Lors de la ‘Matinale’ du Club du Cepii (Centre d’études prospectives et d’informations internationales), consacrée, le 23 février au Mexique, l’avenir de l’industrie automobile, cible privilégiée de Donald Trump, a été largement abordé. Il est vrai que sur les 70 milliards de dollars de déficit commercial des États-Unis avec son voisin, l’automobile compte à elle seule pour 54 milliards.
Un argument suffisant pour que le président américain annonce, sans consultation préalable, son intention d’instaurer une taxe de 35 % à l’entrée sur le sol américain pour éviter les délocalisations et de renégocier, voire d’annuler, l’Accord de libre-échange nord-américain (Alena) liant son pays au Mexique et au Canada depuis 1994. Quant aux autres produits mexicains exportés aux États-Unis, il s’agit principalement d’équipements de télécommunications et, dans une moindre mesure, de fruits et légumes.
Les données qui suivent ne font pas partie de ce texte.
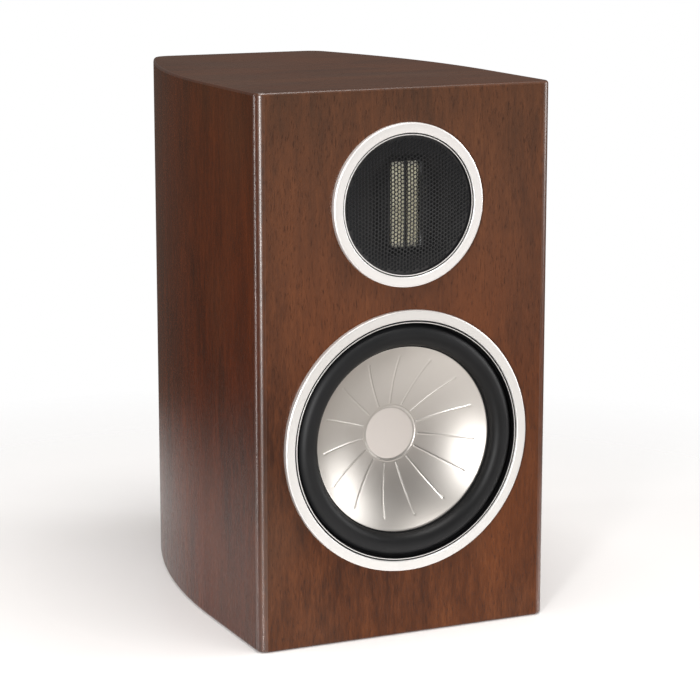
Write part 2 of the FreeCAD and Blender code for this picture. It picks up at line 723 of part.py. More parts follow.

Les investissements repartiraient à moyen terme
En 2016, la production de véhicules au Mexique a dépassé la barre des trois millions d’unités, ce qui en faisait le 7e ou le 8e fabricant mondial. Elle devrait approcher les 3,5 millions à la fin de l’année 2017. Si les ventes domestiques décollent, les livraisons aux États-Unis accélèrent plus vite. Pour comprendre la dépendance de cette industrie vis-à-vis du marché de l’Oncle Sam, il faut avoir en tête que « des grands marchés émergents comme le Brésil et la Chine, l’un et l’autre n’absorbent que 1 % de l’automobile mexicaine » a observé Hélène Ehrhart, chargée d’études Analyse macro-économique et risques pays à l’Agence française de développement (AFD).
Selon Jean-Louis Martin, chargé de mission auprès du chef économiste du Crédit agricole, « à cour terme, on va avoir un ralentissement très net des investissements au Mexique, mais un redémarrage à moyen terme ». En d’autres termes, les constructeurs américains, japonais ou français vont s’adapter à la nouvelle politique dans le sens voulu par le nouveau chef d’État, mais l’intérêt de réaliser des petits véhicules dans un pays à bas coût, doté d’une main-d’œuvre qualifiée et proche des États-Unis, est tel que les investissements reprendront à moyen terme au Mexique.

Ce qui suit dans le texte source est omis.